= THE EXERCISE =
Return the complete listing that follows, with each line reproduced exactly.

[DATA ENTRIES start]

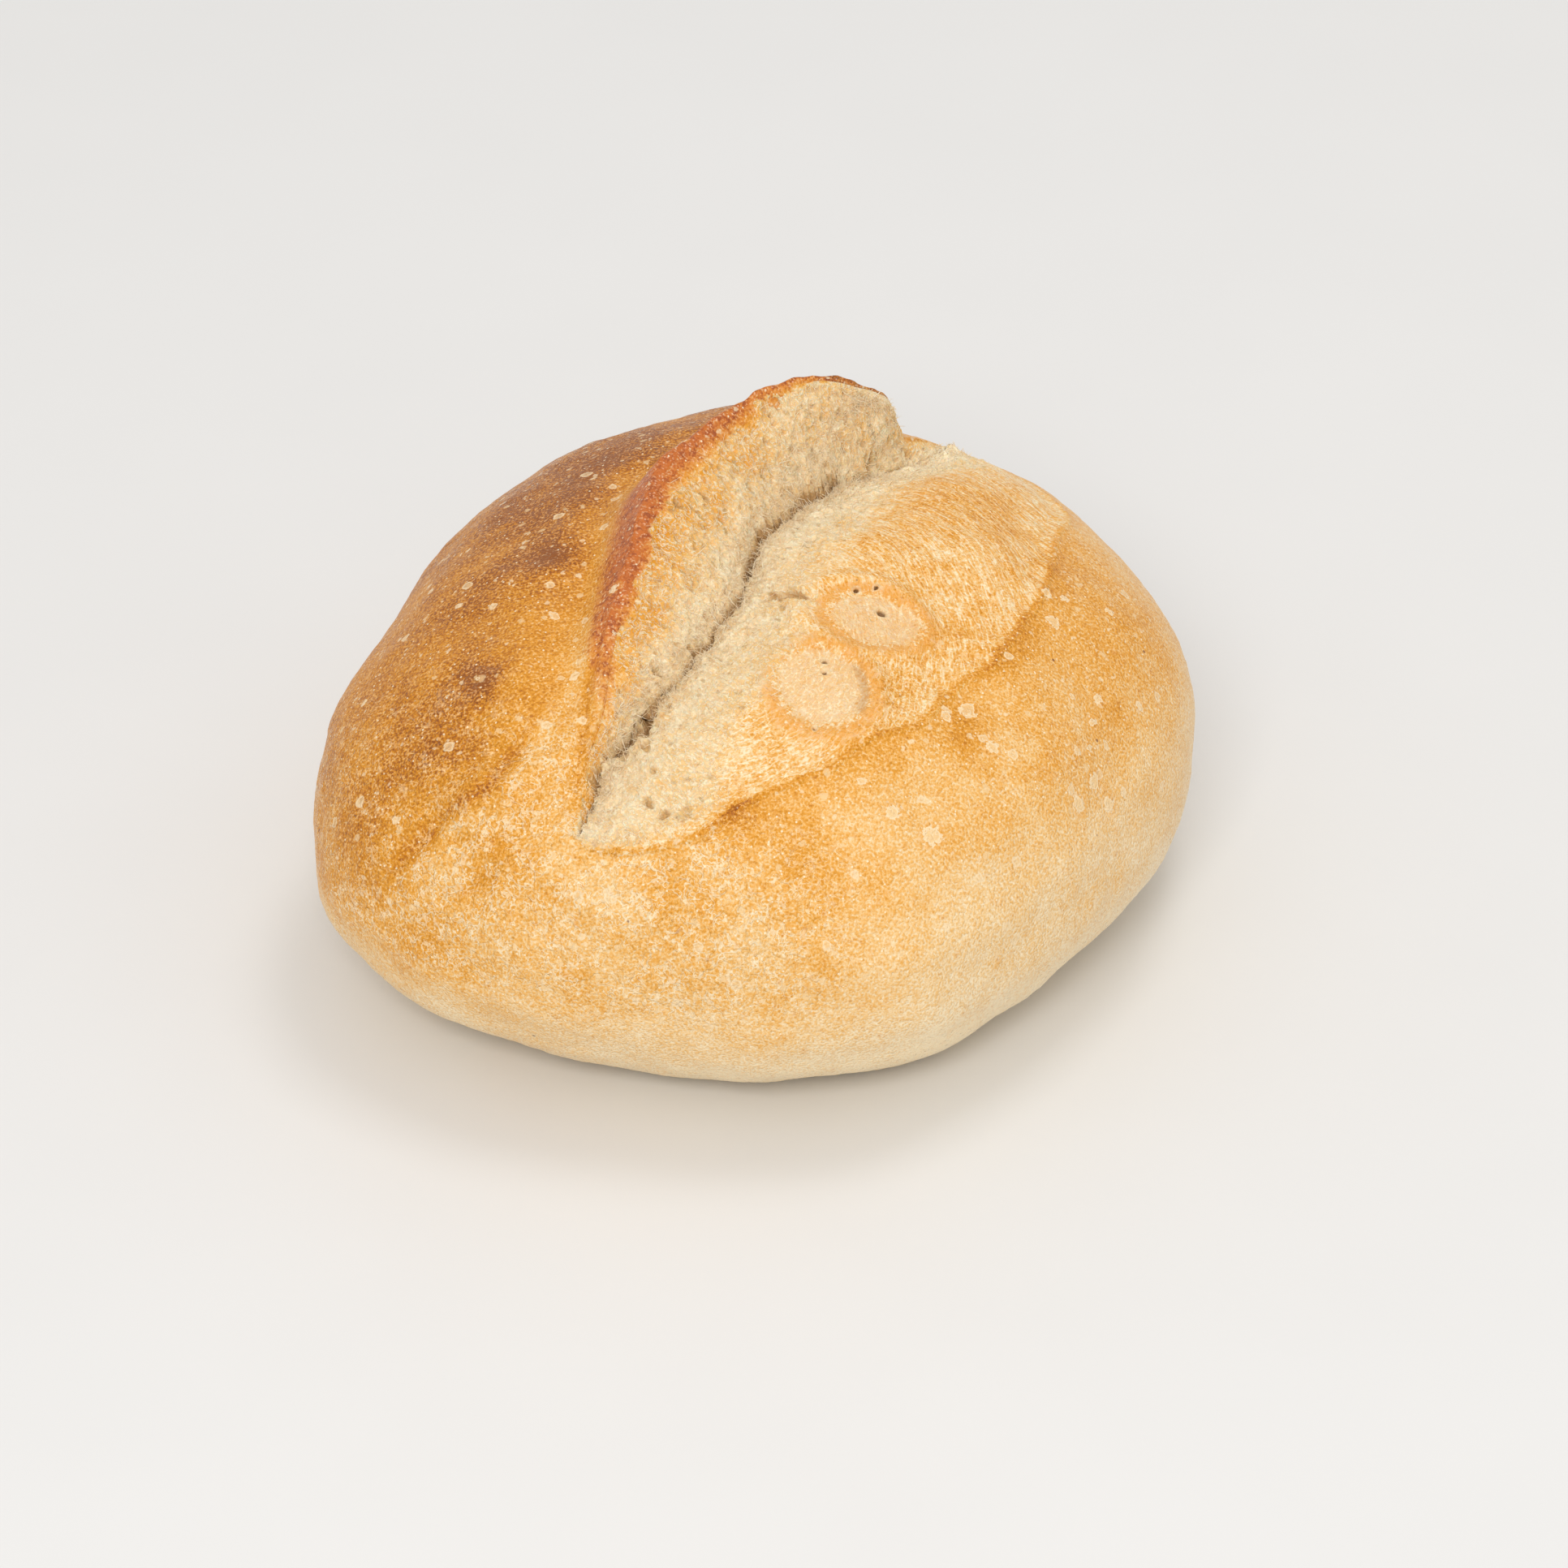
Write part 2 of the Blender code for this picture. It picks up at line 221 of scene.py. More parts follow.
def randomAt(cells, seed):
    # repeatable random number from 0 to 1 for every whole-number cell
    mixed = cells.astype(np.int64) @ np.array((73856093, 19349663, 83492791)) + seed * 374761393
    mixed = mixed.astype(np.uint64) & np.uint64(0xFFFFFFFF)
    for shift, factor in ((16, 0x7FEB352D), (15, 0x846CA68B)):
        mixed = (mixed ^ (mixed >> np.uint64(shift))) * np.uint64(factor) & np.uint64(0xFFFFFFFF)
    return (mixed ^ (mixed >> np.uint64(16))) / 2.0**32


def noise(points, size, seed):
    # smooth random swells from -1 to 1; size is one number, or one for each axis
    place = points / size
    cell = np.floor(place)
    part = place - cell
    part = part**3 * (part * (part * 6.0 - 15.0) + 10.0)
    total = np.zeros(points.shape[:-1])
    for corner in np.ndindex(2, 2, 2):
        weight = np.prod(np.where(np.array(corner) == 1, part, 1.0 - part), axis=-1)
        total += weight * randomAt(cell + corner, seed)
    return 2.0 * total - 1.0


def noises(points, rows):
    # several noises on top of each other: size, amount, seed
    return sum(amount * noise(points, size, seed) for size, amount, seed in rows)


def flatPlace(s, w=0.0):
    # a place along and across the score as a point, for noise that is drawn out along it
    return np.stack((s, w + np.zeros_like(s), np.zeros_like(s)), axis=-1)


def nearestCell(points, size, seed):
    # distance to the nearest of random places about one size apart, and that place's own number
    place = points / size
    cell = np.floor(place)
    nearest = np.full(points.shape[:-1], 9.0)
    number = np.zeros(points.shape[:-1])
    for offset in np.ndindex(3, 3, 3):
        near = cell + offset - 1.0
        spot = near + np.stack([randomAt(near, seed + k) for k in range(3)], axis=-1)
        gap = np.linalg.norm(place - spot, axis=-1)
        number = np.where(gap < nearest, randomAt(near, seed + 3), number)
        nearest = np.minimum(gap, nearest)
    return nearest, number


def planRadius(angle):
    share = np.ones_like(angle)
    for waves, size, start in form["planWaves"]:
        share += size * np.cos(waves * (angle - math.radians(start)))
    return form["planRadius"] * share


def leanAt(rise):
    return form["crownLean"] * np.maximum(rise / form["crownRise"], 0.0) ** 2


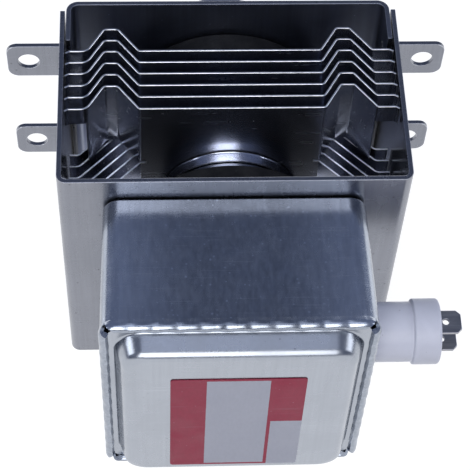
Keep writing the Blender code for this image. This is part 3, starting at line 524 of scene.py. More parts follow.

[DATA ENTRIES end]

= RESULT OF THE EXERCISE =
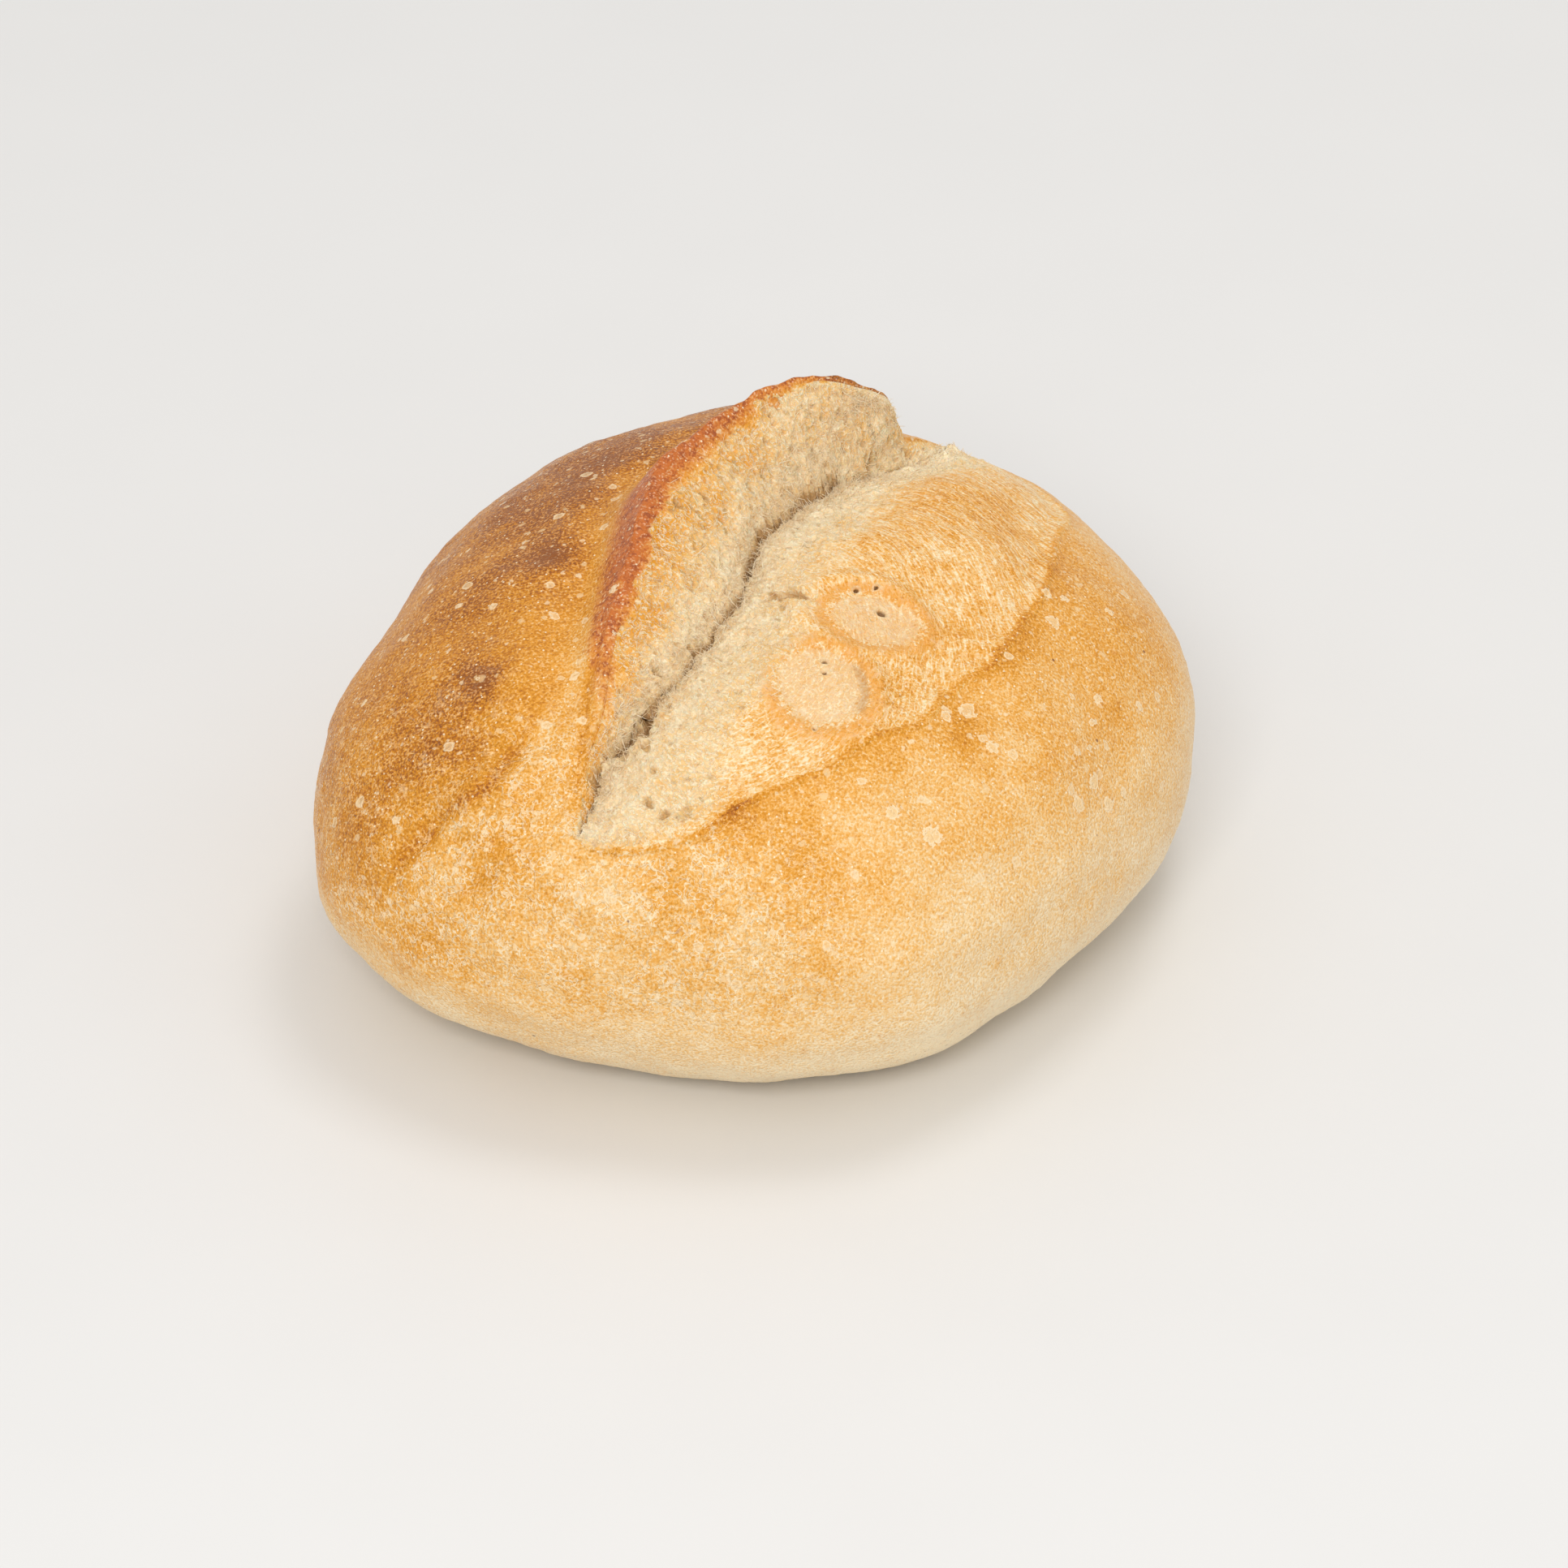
Write part 2 of the Blender code for this picture. It picks up at line 221 of scene.py. More parts follow.
def randomAt(cells, seed):
    # repeatable random number from 0 to 1 for every whole-number cell
    mixed = cells.astype(np.int64) @ np.array((73856093, 19349663, 83492791)) + seed * 374761393
    mixed = mixed.astype(np.uint64) & np.uint64(0xFFFFFFFF)
    for shift, factor in ((16, 0x7FEB352D), (15, 0x846CA68B)):
        mixed = (mixed ^ (mixed >> np.uint64(shift))) * np.uint64(factor) & np.uint64(0xFFFFFFFF)
    return (mixed ^ (mixed >> np.uint64(16))) / 2.0**32


def noise(points, size, seed):
    # smooth random swells from -1 to 1; size is one number, or one for each axis
    place = points / size
    cell = np.floor(place)
    part = place - cell
    part = part**3 * (part * (part * 6.0 - 15.0) + 10.0)
    total = np.zeros(points.shape[:-1])
    for corner in np.ndindex(2, 2, 2):
        weight = np.prod(np.where(np.array(corner) == 1, part, 1.0 - part), axis=-1)
        total += weight * randomAt(cell + corner, seed)
    return 2.0 * total - 1.0


def noises(points, rows):
    # several noises on top of each other: size, amount, seed
    return sum(amount * noise(points, size, seed) for size, amount, seed in rows)


def flatPlace(s, w=0.0):
    # a place along and across the score as a point, for noise that is drawn out along it
    return np.stack((s, w + np.zeros_like(s), np.zeros_like(s)), axis=-1)


def nearestCell(points, size, seed):
    # distance to the nearest of random places about one size apart, and that place's own number
    place = points / size
    cell = np.floor(place)
    nearest = np.full(points.shape[:-1], 9.0)
    number = np.zeros(points.shape[:-1])
    for offset in np.ndindex(3, 3, 3):
        near = cell + offset - 1.0
        spot = near + np.stack([randomAt(near, seed + k) for k in range(3)], axis=-1)
        gap = np.linalg.norm(place - spot, axis=-1)
        number = np.where(gap < nearest, randomAt(near, seed + 3), number)
        nearest = np.minimum(gap, nearest)
    return nearest, number


def planRadius(angle):
    share = np.ones_like(angle)
    for waves, size, start in form["planWaves"]:
        share += size * np.cos(waves * (angle - math.radians(start)))
    return form["planRadius"] * share


def leanAt(rise):
    return form["crownLean"] * np.maximum(rise / form["crownRise"], 0.0) ** 2


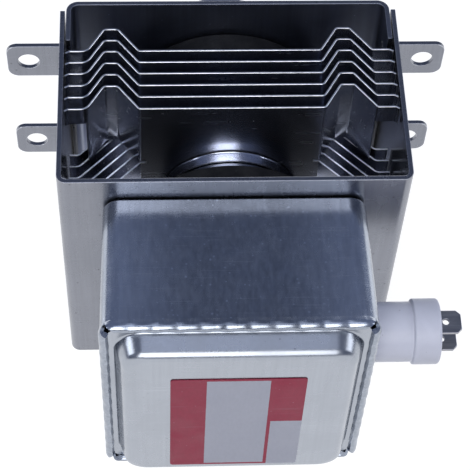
Keep writing the Blender code for this image. This is part 3, starting at line 524 of scene.py. More parts follow.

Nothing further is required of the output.